Jacqueline Pirszel
Reportage. Qu’elle soit douce ou salée, liquide ou gelée, l’eau est au centre du quotidien des habitants de la capitale suédoise.
Edifiée sur quatorze îles du vaste lac Mälar et sur l’archipel de la mer Baltique, la ville de Stockholm entretient une relation particulière avec l’eau. «Je ne connais personne qui ne se baigne pas! Tous les Suédois savent nager, c’est dans leurs gènes», se réjouit Rebecka. Rencontrée au Båthuset, une joyeuse cantine nautique, la charmante étudiante en droit de 21 ans savoure sa chance: elle n’a que trois minutes à marcher jusque chez elle, puisqu’elle vit dans un appartement les pieds dans l’eau à Pampas, quartier résidentiel situé à quelques minutes seulement du centre de la capitale suédoise.
Pour comprendre comment vivent les habitants de ce biotope atypique, j’ai rencontré Annika et Anders, les parents de Rebecka, dans leur maison édifiée sur les rives du lac, dotée d’une vue à couper le souffle, bien évidemment… Sitôt rentré, le père propose de se détendre sur le balcon familial. L’occasion d’échanger quelques propos sur leur quotidien les pieds dans l’eau.
Annika raconte: «Quand nos cinq enfants ont quitté la maison familiale, on s’est retrouvés seuls avec mon mari, à regarder la télé tous les soirs. On s’est dit que c’était ennuyeux. Nous avons alors vendu la maison pour nous installer dans cet appartement au bord de l’eau.» Pendant de nombreuses années, les rives du lac servaient aux activités industrielles. «C’est dans notre immeuble que se trouvait la blanchisserie de l’hôpital. Les autorités de la ville ont tout transformé en nettoyant et en rendant cette région très verte et agréable. Regardez tous ces gens qui, aujourd’hui, se baladent, bronzent ou font du sport. Auparavant, il n’y avait que des camions qui passaient par ici!»
Planning pour kayak
Durant l’heure passée sur le balcon, nous avons aperçu des nageurs et des pêcheurs, des kayaks et des bateaux, des dormeurs et des hyperactifs. En effet, les rives sont le cadre d’innombrables activités comme la course à pied et le vélo, des pratiques facilitées par la séparation très claire entre les pistes piétonnes et cyclables. Les parties rocheuses de la rive offrent des terrasses naturelles en pierre pour bronzer, tandis que les zones vertes se prêtent particulièrement bien à la sieste…

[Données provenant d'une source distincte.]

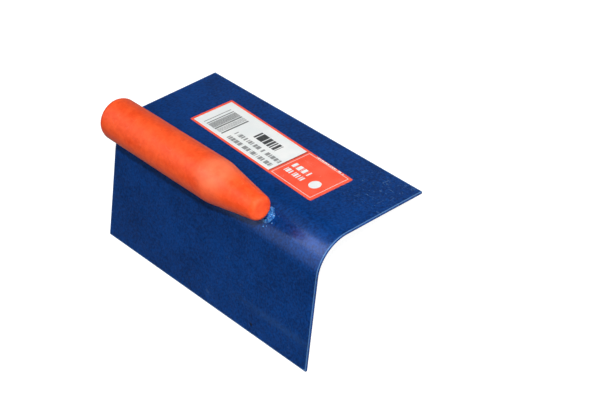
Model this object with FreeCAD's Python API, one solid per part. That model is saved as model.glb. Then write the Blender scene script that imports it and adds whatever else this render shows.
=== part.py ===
import FreeCAD, Part
import math
import os

# Kerb and gutter nosing trowel: a steel sheet blade bent to an obtuse angle with a large
# nosing radius, and a wooden handle that stands on two pins welded to the bend's crown.
#
# Millimetres. The tool stands like a tent on the free edges of its two flanges. +X runs along
# the bend towards the handle's nose, +Y towards the flange with the label, +Z up. The origin
# is the middle of the bounding box's base.
#
# Each piece is drawn in the section frame, where the outer planes of the two flanges meet in a
# sharp corner at Y = Z = 0 and +Z is the outward bisector, and is then set down by to_rest().

# Blade
blade_length = 200.0
label_flange_width = 78.4      # from the sharp corner to the free edge
plain_flange_width = 82.3
flange_angle = 103.0           # between the flanges; a kerb's face leans back by the rest
nosing_radius = 26.0           # outer surface of the bend
sheet_thickness = 1.6
corner_radius = 0.5            # free corners, seen square to the flange

# Handle: a turned shape about an axis parallel to the bend
handle_radius = 14.0
handle_lift = 19.9             # from the crown to the handle's axis
handle_nose_x = 58.5
handle_length = 150.0
handle_dome_length = 8.3       # the rear end bulges by this much
dome_rounding = 4.2            # between the dome and the straight grip
handle_taper_length = 41.4
handle_nose_radius = 7.8
nose_rounding = 3.6
shoulder_rounding = 30.0

# Pins that carry the handle
post_radius = 3.0
post_height = 22.0             # above the crown
post_chamfer = 0.6
post_positions = {"front": 47.0, "rear": -62.0}
hole_clearance = 1.0           # between a pin's top and its hole's end

# Fillet weld around each pin's foot
weld_toe_radius = 5.3
weld_height = 2.4
weld_bulge = (4.6, 1.2)        # radius and height of the bead's middle
weld_depth = 0.6               # how far the bead follows the crown down

# Label
label_length = 125.8
label_width = 32.2
label_thickness = 0.12
label_corner_radius = 0.8
label_centre = (-1.9, 45.0)    # along the bend, and from the sharp corner down the flange
label_tilt = -2.8

half_angle = math.radians(flange_angle / 2)
tangent_length = nosing_radius / math.tan(half_angle)
bend_centre_z = -nosing_radius / math.sin(half_angle)
crown_z = bend_centre_z + nosing_radius
handle_axis_z = crown_z + handle_lift

X_AXIS = FreeCAD.Vector(1, 0, 0)
Z_AXIS = FreeCAD.Vector(0, 0, 1)
CORNER = FreeCAD.Vector(0, 0, 0)


def flange_point(side, along, depth):
    """Point of the cross-section: along a flange, and into the sheet. side is +1 at the label."""
    y = side * (along * math.sin(half_angle) - depth * math.cos(half_angle))
    z = -along * math.cos(half_angle) - depth * math.sin(half_angle)
    return FreeCAD.Vector(0, y, z)


def turn_to_level():
    """Turn about X that brings the two flanges' inner lower edges to one height."""
    label_foot = flange_point(1, label_flange_width, sheet_thickness)
    plain_foot = flange_point(-1, plain_flange_width, sheet_thickness)
    span = label_foot - plain_foot
    return FreeCAD.Rotation(X_AXIS, -math.degrees(math.atan2(span.z, span.y)))


def rest_placement():
    """Level the blade, drop its lower edges to Z = 0 and centre its width on Y = 0."""
    turn = turn_to_level()
    foot = turn.multVec(flange_point(1, label_flange_width, sheet_thickness))
    label_edge = turn.multVec(flange_point(1, label_flange_width, 0))
    plain_edge = turn.multVec(flange_point(-1, plain_flange_width, 0))
    shift = FreeCAD.Vector(0, -(label_edge.y + plain_edge.y) / 2, -foot.z)
    return FreeCAD.Placement(shift, turn)


def to_rest(shape):
    placed = shape.copy()
    placed.Placement = rest_placement().multiply(placed.Placement)
    return placed


def bend_line(depth):
    """One face of the sheet across the section: flange, bend and flange."""
    crown = FreeCAD.Vector(0, 0, crown_z - depth)
    ends = [flange_point(1, label_flange_width, depth), flange_point(-1, plain_flange_width, depth)]
    tangents = [flange_point(1, tangent_length, depth), flange_point(-1, tangent_length, depth)]
    return [
        Part.makeLine(ends[0], tangents[0]),
        Part.Arc(tangents[0], crown, tangents[1]).toShape(),
        Part.makeLine(tangents[1], ends[1]),
    ]


def make_blade():
    edges = bend_line(0) + bend_line(sheet_thickness)
    for side, width in ((1, label_flange_width), (-1, plain_flange_width)):
        edges.append(Part.makeLine(flange_point(side, width, 0),
                                   flange_point(side, width, sheet_thickness)))
    section = Part.Face(Part.Wire(Part.__sortEdges__(edges)))
    section.translate(X_AXIS * (-blade_length / 2))
    blade = section.extrude(X_AXIS * blade_length)
    free_corners = [edge for edge in blade.Edges
                    if edge.BoundBox.XLength < 1e-6
                    and abs(edge.Length - sheet_thickness) < 1e-6]
    return blade.makeFillet(corner_radius, free_corners)


def rounded_corner(before, corner, after, radius):
    """Start, middle and end of the arc that rounds a corner between two straight runs."""
    to_before = (before - corner).normalize()
    to_after = (after - corner).normalize()
    half_turn = to_before.getAngle(to_after) / 2
    bisector = (to_before + to_after).normalize()
    setback = radius / math.tan(half_turn)
    middle = corner + bisector * (radius / math.sin(half_turn) - radius)
    return corner + to_before * setback, middle, corner + to_after * setback


def arc_about(centre, radius, start, end):
    """Arc between two directions from its centre, given as unit vectors."""
    middle = (start + end).normalize()
    return Part.Arc(centre + start * radius, centre + middle * radius,
                    centre + end * radius).toShape()


def handle_section():
    """Half of the handle's long section, between its axis and its surface."""
    rear_x = handle_nose_x - handle_length
    dome_x = rear_x + handle_dome_length

    def at(x, radius):
        return FreeCAD.Vector(x, 0, handle_axis_z + radius)

    shoulder = at(handle_nose_x - handle_taper_length, handle_radius)
    rim = at(handle_nose_x, handle_nose_radius)
    dome_edge = at(dome_x, handle_radius)
    nose = at(handle_nose_x, 0)
    tail = at(rear_x, 0)
    shoulder_arc = rounded_corner(dome_edge, shoulder, rim, shoulder_rounding)
    rim_arc = rounded_corner(shoulder, rim, nose, nose_rounding)

    # The dome is an arc about the axis that runs smoothly into its rounded edge.
    inset = handle_radius - dome_rounding
    dome_radius = ((handle_dome_length ** 2 + inset ** 2 - dome_rounding ** 2)
                   / (2 * (handle_dome_length - dome_rounding)))
    dome_centre = at(rear_x + dome_radius, 0)
    edge_centre = at(dome_x, inset)
    join = (edge_centre - dome_centre).normalize()
    edges = [
        arc_about(dome_centre, dome_radius, -X_AXIS, join),
        arc_about(edge_centre, dome_rounding, join, Z_AXIS),
        Part.makeLine(dome_edge, shoulder_arc[0]),
        Part.Arc(*shoulder_arc).toShape(),
        Part.makeLine(shoulder_arc[2], rim_arc[0]),
        Part.Arc(*rim_arc).toShape(),
        Part.makeLine(rim_arc[2], nose),
        Part.makeLine(nose, tail),
    ]
    return Part.Face(Part.Wire(Part.__sortEdges__(edges)))


def upright_cylinder(x, radius, height):
    """Cylinder square to the crown, from inside the bend up to a height above the crown."""
    root = crown_z - nosing_radius / 2
    base = FreeCAD.Vector(x, 0, root)
    return Part.makeCylinder(radius, crown_z + height - root, base, Z_AXIS)


def bend_core():
    """Everything inside the bend's outer surface, for shaping what sits on the crown."""
    start = FreeCAD.Vector(-blade_length / 2, 0, bend_centre_z)
    return Part.makeCylinder(nosing_radius, blade_length, start, X_AXIS)


def make_handle():
    blank = handle_section().revolve(FreeCAD.Vector(0, 0, handle_axis_z), X_AXIS, 360)
    for x in post_positions.values():
        blank = blank.cut(upright_cylinder(x, post_radius, post_height + hole_clearance))
    return blank


def make_post(x):
    """Straight pin with a chamfered top and a foot that is shaped to the crown."""
    pin = upright_cylinder(x, post_radius, post_height)
    top_edge = [edge for edge in pin.Edges
                if abs(edge.BoundBox.ZMin - crown_z - post_height) < 1e-6
                and edge.BoundBox.ZLength < 1e-6]
    return pin.makeChamfer(post_chamfer, top_edge).cut(bend_core())


def make_weld(x):
    """Convex fillet bead around a pin's foot."""
    def at(radius, height):
        return FreeCAD.Vector(x + radius, 0, crown_z + height)

    toe = at(weld_toe_radius, -weld_depth)
    top = at(post_radius, weld_height)
    root = at(post_radius, -weld_depth)
    edges = [
        Part.Arc(toe, at(*weld_bulge), top).toShape(),
        Part.makeLine(top, root),
        Part.makeLine(root, toe),
    ]
    bead = Part.Face(Part.Wire(edges)).revolve(FreeCAD.Vector(x, 0, 0), Z_AXIS, 360)
    return bead.cut(bend_core())


def make_label():
    """Thin sticker on the outer face of one flange, put on a little askew."""
    label = Part.makeBox(label_length, label_width, label_thickness,
                         FreeCAD.Vector(-label_length / 2, -label_width / 2, 0))
    upright = [edge for edge in label.Edges if edge.BoundBox.ZLength > label_thickness / 2]
    label = label.makeFillet(label_corner_radius, upright)
    label.rotate(CORNER, Z_AXIS, label_tilt)
    label.translate(FreeCAD.Vector(label_centre[0], label_centre[1], 0))
    label.rotate(CORNER, X_AXIS, flange_angle / 2 - 90)
    return label


def make_pieces():
    pieces = {
        "nosing_blade": make_blade(),
        "handle": make_handle(),
        "label": make_label(),
    }
    for name, x in post_positions.items():
        pieces[name + "_post"] = make_post(x)
        pieces[name + "_weld"] = make_weld(x)
    return pieces


os.makedirs("parts", exist_ok=True)
for name, shape in make_pieces().items():
    piece = to_rest(shape)
    piece.exportStep("parts/" + name + ".step")
    box = piece.BoundBox
    print(name, "valid", piece.isValid(), "solids", len(piece.Solids),
          "volume %.1f" % piece.Volume,
          "x %.2f %.2f y %.2f %.2f z %.2f %.2f" % (box.XMin, box.XMax, box.YMin, box.YMax,
                                                    box.ZMin, box.ZMax))
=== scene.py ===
import math

import bmesh
import bpy
from mathutils import Matrix, Vector, noise


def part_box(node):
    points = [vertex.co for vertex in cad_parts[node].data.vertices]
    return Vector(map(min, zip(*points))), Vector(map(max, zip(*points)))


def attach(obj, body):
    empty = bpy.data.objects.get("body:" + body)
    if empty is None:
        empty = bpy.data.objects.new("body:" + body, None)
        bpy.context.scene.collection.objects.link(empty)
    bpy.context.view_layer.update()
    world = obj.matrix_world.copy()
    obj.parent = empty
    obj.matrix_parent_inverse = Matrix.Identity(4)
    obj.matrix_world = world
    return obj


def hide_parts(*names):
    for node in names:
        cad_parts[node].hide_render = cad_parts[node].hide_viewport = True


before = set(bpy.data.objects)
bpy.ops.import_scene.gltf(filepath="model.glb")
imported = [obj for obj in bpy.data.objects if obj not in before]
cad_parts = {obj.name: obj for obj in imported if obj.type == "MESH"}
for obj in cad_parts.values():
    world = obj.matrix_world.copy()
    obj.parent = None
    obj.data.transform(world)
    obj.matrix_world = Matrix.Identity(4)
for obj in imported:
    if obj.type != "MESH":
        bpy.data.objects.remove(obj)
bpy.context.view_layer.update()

# Kerb and gutter nosing trowel. Metres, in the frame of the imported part: +X along the bend
# towards the handle's nose, +Y towards the flange with the label, +Z up.
#
# The blade and what is fixed to it are drawn in the section frame, where the outer planes of the
# flanges meet in a sharp corner at Y = Z = 0 and +Z is the outward bisector. REST sets them down.
# A place on the sheet is given as (x, arc): arc is measured over the outer surface from the
# crown of the bend, positive on the label's side.
MM = 0.001

# Blade, as in the CAD section
FLANGE_ANGLE = math.radians(103)
NOSING_RADIUS = 26 * MM
SHEET_THICKNESS = 1.6 * MM
FLANGE_WIDTH = {1: 78.4 * MM, -1: 82.3 * MM}    # label flange, plain flange
CORNER_RADIUS = 0.5 * MM
EDGE_ROUNDING = 0.35 * MM
SHEET_STEP_X = 2 * MM                           # grid that the sheet is made on
SHEET_STEP_ARC = 1.2 * MM
BLADE_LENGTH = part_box("nosing_blade")[1].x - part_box("nosing_blade")[0].x

HALF_ANGLE = FLANGE_ANGLE / 2
HALF_TURN = math.pi / 2 - HALF_ANGLE
TANGENT_LENGTH = NOSING_RADIUS / math.tan(HALF_ANGLE)
BEND_CENTRE_Z = -NOSING_RADIUS / math.sin(HALF_ANGLE)
CROWN_Z = BEND_CENTRE_Z + NOSING_RADIUS
BEND_REACH = NOSING_RADIUS * HALF_TURN          # arc from the crown to where a flange starts

# Unevenness of the sheet: (height, length along X, length along the arc)
SHEET_WAVES = (
    (0.10 * MM, 62 * MM, 44 * MM),
    (0.02 * MM, 13 * MM, 10 * MM),
)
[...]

En toute saison, les habitués fréquentent le lac. «L’été pour se baigner, l’hiver pour faire du patin à glace… et se baigner aussi, en fait, se vante Anders. Durant la saison froide, je fais mon jogging et il m’arrive de plonger dans l’eau glacée juste après. C’est une pratique commune ici. C’est comme courir dans la neige après le sauna.»
Rebecka et son père se sont même livrés à un petit concours: «Quand j’étais plus jeune, nous voulions savoir qui de nous deux se baignerait le plus tôt et le plus tard dans l’année. Eh bien, il se trouve que nous ne nageons que de mars à novembre.» Avant de conclure malicieusement: «La moyenne de résistance au froid se situe apparemment autour des 18 °C pour les Suédois.»
Epatée par tant de courage, quelle ne fut pas ma surprise lorsque j’ai découvert que toute la famille pouvait se déplacer en quelques minutes seulement entre son appartement du bord du lac et sa maison de vacances, située dans l’archipel de la Baltique, non loin de la capitale. «Avez-vous un bateau?» Tout en posant la question, j’aperçois un calendrier bien étrange, dans le genre des plannings hebdomadaires d’utilisation des machines à laver le linge dans nos locatifs. Celui-ci concerne l’usage des kayaks collectifs. «Il y en a deux à disposition des habitants de l’immeuble. Nous nous consultons régulièrement entre voisins pour que chacun puisse en profiter», explique Anders.
En hiver, l’eau peut se transformer en piège. «Parfois, à la radio, on nous rappelle qu’il est trop tôt pour aller patiner. Combien de gens se sont déjà fait avoir par une glace superfine!» s’effraie Annika, qui surveille le lac durant la saison froide. «Un jour, notre chien est tombé dans le lac. Heureusement sans mal», se rappelle Rebecka.
Plénitude nordique
Douce ou salée, l’eau est omniprésente à Stockholm. Alors qu’Anders aime le lac en toute saison, Annika préfère les poissons de la mer. «Il y a quelque chose d’unique avec la Baltique, même si elle est plus fraîche. Ça doit correspondre à mon caractère plus «salé», rigole-t-elle. De toute façon, ça n’est pas la chaleur que nous recherchons. C’est la sensation de plénitude que nous procure la baignade en fin de journée. C’est ça qui nous rend heureux.»